• [Aim]
Quote exactly the lines from the start of the entries to the one with "state = [seed]", both ends included.
Start of Data in this exercise
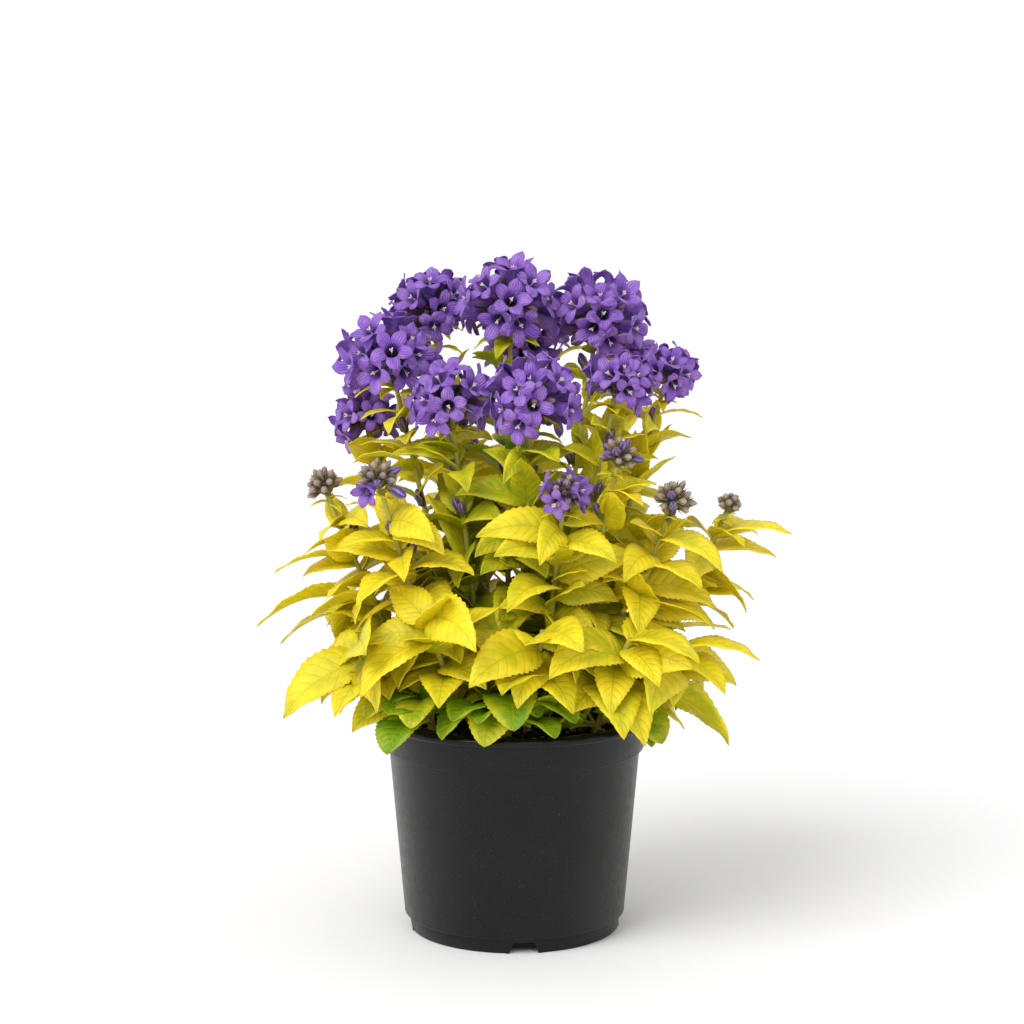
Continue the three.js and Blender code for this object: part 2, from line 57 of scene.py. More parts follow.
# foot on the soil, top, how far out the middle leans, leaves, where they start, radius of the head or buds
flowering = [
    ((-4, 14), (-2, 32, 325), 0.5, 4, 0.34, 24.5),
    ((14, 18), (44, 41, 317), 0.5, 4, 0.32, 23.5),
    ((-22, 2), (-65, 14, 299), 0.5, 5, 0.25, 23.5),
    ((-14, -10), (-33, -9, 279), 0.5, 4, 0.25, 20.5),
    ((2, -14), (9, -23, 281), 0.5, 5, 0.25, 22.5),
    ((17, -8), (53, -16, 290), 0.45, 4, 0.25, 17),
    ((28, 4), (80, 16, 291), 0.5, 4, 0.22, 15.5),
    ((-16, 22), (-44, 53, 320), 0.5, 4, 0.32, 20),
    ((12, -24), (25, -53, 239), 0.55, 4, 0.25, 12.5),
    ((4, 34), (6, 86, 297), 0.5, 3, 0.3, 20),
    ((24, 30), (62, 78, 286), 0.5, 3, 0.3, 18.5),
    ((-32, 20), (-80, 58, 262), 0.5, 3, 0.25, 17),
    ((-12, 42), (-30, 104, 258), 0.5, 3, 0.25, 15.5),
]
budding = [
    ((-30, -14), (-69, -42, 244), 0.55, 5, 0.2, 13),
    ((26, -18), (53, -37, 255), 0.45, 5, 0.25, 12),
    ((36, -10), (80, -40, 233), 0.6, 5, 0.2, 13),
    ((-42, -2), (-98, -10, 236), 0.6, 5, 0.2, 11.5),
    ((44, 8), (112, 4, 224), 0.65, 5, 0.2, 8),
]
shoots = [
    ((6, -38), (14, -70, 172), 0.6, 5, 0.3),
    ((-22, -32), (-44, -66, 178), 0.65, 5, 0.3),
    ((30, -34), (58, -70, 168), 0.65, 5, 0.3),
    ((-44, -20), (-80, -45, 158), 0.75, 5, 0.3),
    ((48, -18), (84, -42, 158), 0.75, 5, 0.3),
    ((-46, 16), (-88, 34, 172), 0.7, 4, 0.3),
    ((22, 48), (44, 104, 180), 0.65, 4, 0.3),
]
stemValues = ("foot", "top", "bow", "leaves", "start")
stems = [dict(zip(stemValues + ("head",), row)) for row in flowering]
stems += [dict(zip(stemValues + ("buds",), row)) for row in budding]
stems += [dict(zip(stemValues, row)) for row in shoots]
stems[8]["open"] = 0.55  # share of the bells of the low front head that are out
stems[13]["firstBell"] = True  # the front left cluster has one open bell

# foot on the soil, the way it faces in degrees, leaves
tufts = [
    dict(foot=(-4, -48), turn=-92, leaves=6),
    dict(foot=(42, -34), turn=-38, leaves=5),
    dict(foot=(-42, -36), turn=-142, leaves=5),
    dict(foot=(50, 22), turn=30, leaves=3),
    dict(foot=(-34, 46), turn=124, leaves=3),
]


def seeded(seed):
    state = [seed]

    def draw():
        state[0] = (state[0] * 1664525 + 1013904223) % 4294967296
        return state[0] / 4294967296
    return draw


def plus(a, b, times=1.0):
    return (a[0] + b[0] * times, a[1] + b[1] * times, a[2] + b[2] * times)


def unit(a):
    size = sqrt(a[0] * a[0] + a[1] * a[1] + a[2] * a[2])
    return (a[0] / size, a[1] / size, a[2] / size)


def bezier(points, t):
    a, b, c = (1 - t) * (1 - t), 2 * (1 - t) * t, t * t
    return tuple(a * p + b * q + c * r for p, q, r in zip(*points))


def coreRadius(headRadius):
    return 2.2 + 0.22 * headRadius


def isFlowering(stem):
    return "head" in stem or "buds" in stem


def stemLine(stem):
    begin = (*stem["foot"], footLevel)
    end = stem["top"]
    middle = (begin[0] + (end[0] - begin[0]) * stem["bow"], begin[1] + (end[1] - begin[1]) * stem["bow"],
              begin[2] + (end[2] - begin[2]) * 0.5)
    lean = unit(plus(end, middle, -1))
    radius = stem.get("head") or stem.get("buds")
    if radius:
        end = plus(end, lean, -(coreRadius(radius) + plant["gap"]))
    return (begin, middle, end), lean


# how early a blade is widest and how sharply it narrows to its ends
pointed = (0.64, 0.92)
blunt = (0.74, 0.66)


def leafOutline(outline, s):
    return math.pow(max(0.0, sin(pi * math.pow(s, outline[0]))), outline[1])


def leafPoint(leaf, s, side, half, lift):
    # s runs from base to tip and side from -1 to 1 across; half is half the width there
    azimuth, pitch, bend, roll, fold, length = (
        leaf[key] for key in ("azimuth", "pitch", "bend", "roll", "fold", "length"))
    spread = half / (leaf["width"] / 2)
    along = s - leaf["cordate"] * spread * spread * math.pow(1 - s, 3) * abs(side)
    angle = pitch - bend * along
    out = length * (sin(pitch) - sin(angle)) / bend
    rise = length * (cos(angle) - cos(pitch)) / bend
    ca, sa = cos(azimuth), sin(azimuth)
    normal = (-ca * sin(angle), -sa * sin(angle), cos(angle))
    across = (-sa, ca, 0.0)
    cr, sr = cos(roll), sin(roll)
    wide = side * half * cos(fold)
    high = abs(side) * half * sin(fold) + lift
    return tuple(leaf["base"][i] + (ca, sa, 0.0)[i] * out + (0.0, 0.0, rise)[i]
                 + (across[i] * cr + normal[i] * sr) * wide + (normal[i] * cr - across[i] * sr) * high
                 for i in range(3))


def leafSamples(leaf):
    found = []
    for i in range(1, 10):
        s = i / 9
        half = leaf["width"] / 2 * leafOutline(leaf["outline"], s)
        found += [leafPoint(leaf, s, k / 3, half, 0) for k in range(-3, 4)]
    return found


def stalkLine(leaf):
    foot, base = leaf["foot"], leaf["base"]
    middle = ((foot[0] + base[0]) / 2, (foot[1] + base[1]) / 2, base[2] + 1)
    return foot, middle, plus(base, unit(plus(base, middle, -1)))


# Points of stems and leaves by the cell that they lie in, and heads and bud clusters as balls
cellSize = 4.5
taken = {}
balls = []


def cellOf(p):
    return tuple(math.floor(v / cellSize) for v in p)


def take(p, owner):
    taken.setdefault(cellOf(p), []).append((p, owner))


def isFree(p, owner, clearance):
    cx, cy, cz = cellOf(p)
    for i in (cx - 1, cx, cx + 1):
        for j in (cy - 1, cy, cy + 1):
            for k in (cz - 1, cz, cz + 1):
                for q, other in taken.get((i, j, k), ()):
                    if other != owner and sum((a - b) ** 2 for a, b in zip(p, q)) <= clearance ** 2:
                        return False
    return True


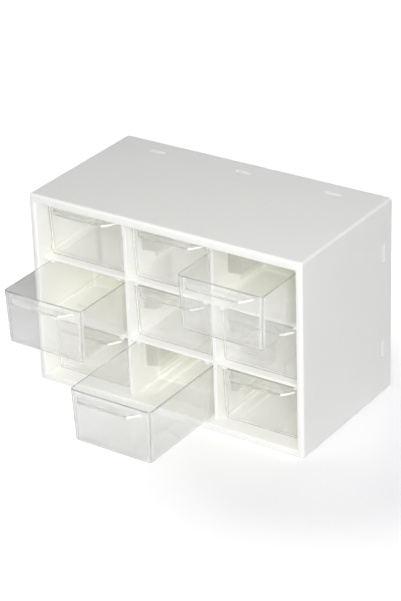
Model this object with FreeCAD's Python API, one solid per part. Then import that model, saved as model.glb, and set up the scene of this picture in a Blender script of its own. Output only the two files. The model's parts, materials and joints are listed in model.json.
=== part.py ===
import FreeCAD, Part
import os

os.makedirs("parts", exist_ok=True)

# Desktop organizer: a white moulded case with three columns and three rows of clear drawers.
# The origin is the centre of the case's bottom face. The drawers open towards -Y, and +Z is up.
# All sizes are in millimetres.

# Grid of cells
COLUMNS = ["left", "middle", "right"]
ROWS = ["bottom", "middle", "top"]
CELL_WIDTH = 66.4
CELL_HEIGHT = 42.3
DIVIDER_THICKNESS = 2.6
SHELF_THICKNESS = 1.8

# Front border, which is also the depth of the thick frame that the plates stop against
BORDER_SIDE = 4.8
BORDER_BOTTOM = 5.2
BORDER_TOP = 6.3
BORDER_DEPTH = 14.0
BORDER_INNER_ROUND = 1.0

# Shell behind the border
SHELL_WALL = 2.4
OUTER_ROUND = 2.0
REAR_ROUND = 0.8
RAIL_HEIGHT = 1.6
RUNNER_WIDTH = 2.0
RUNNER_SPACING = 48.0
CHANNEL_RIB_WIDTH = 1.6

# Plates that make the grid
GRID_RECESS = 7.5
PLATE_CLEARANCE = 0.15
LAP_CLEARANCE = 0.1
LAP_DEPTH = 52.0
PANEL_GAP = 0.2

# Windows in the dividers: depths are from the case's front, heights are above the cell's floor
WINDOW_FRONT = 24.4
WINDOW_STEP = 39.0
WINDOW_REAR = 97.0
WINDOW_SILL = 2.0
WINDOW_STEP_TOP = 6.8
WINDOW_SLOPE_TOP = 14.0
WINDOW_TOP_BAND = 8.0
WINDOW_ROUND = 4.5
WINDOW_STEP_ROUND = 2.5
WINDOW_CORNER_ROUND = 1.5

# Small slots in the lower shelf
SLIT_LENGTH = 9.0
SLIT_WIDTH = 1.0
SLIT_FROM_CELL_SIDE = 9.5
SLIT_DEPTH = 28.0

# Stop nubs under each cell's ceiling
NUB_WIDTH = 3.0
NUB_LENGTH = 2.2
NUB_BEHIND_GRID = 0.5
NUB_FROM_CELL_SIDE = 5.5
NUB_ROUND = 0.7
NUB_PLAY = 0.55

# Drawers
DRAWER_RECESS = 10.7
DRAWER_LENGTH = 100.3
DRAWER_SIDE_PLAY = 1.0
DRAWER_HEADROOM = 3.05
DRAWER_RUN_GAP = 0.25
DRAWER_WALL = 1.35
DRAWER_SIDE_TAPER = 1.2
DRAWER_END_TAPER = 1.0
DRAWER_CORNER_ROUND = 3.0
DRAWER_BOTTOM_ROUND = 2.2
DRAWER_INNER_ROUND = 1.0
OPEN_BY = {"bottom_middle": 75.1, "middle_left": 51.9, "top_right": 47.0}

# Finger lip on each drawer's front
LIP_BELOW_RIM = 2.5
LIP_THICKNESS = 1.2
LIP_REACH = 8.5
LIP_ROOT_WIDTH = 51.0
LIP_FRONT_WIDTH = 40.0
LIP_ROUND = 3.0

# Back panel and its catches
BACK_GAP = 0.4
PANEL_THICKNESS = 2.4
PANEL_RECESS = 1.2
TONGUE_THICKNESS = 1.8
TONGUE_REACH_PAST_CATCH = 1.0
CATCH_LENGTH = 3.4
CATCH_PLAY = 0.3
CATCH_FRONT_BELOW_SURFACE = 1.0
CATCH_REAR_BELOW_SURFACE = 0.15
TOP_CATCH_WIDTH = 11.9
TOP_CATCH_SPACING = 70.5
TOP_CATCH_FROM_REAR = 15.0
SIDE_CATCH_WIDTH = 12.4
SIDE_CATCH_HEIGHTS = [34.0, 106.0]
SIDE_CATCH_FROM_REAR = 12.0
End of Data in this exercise
• [Response]
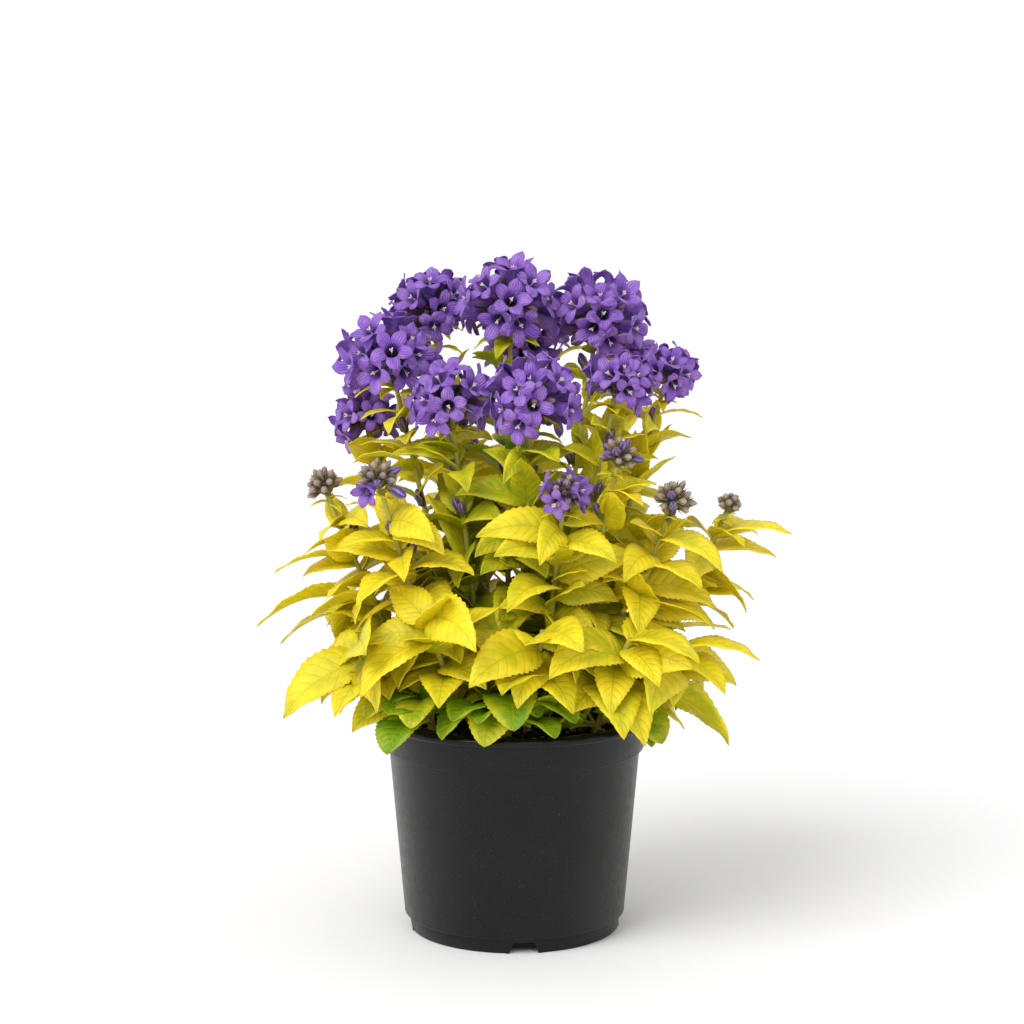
Continue the three.js and Blender code for this object: part 2, from line 57 of scene.py. More parts follow.
# foot on the soil, top, how far out the middle leans, leaves, where they start, radius of the head or buds
flowering = [
    ((-4, 14), (-2, 32, 325), 0.5, 4, 0.34, 24.5),
    ((14, 18), (44, 41, 317), 0.5, 4, 0.32, 23.5),
    ((-22, 2), (-65, 14, 299), 0.5, 5, 0.25, 23.5),
    ((-14, -10), (-33, -9, 279), 0.5, 4, 0.25, 20.5),
    ((2, -14), (9, -23, 281), 0.5, 5, 0.25, 22.5),
    ((17, -8), (53, -16, 290), 0.45, 4, 0.25, 17),
    ((28, 4), (80, 16, 291), 0.5, 4, 0.22, 15.5),
    ((-16, 22), (-44, 53, 320), 0.5, 4, 0.32, 20),
    ((12, -24), (25, -53, 239), 0.55, 4, 0.25, 12.5),
    ((4, 34), (6, 86, 297), 0.5, 3, 0.3, 20),
    ((24, 30), (62, 78, 286), 0.5, 3, 0.3, 18.5),
    ((-32, 20), (-80, 58, 262), 0.5, 3, 0.25, 17),
    ((-12, 42), (-30, 104, 258), 0.5, 3, 0.25, 15.5),
]
budding = [
    ((-30, -14), (-69, -42, 244), 0.55, 5, 0.2, 13),
    ((26, -18), (53, -37, 255), 0.45, 5, 0.25, 12),
    ((36, -10), (80, -40, 233), 0.6, 5, 0.2, 13),
    ((-42, -2), (-98, -10, 236), 0.6, 5, 0.2, 11.5),
    ((44, 8), (112, 4, 224), 0.65, 5, 0.2, 8),
]
shoots = [
    ((6, -38), (14, -70, 172), 0.6, 5, 0.3),
    ((-22, -32), (-44, -66, 178), 0.65, 5, 0.3),
    ((30, -34), (58, -70, 168), 0.65, 5, 0.3),
    ((-44, -20), (-80, -45, 158), 0.75, 5, 0.3),
    ((48, -18), (84, -42, 158), 0.75, 5, 0.3),
    ((-46, 16), (-88, 34, 172), 0.7, 4, 0.3),
    ((22, 48), (44, 104, 180), 0.65, 4, 0.3),
]
stemValues = ("foot", "top", "bow", "leaves", "start")
stems = [dict(zip(stemValues + ("head",), row)) for row in flowering]
stems += [dict(zip(stemValues + ("buds",), row)) for row in budding]
stems += [dict(zip(stemValues, row)) for row in shoots]
stems[8]["open"] = 0.55  # share of the bells of the low front head that are out
stems[13]["firstBell"] = True  # the front left cluster has one open bell

# foot on the soil, the way it faces in degrees, leaves
tufts = [
    dict(foot=(-4, -48), turn=-92, leaves=6),
    dict(foot=(42, -34), turn=-38, leaves=5),
    dict(foot=(-42, -36), turn=-142, leaves=5),
    dict(foot=(50, 22), turn=30, leaves=3),
    dict(foot=(-34, 46), turn=124, leaves=3),
]


def seeded(seed):
    state = [seed]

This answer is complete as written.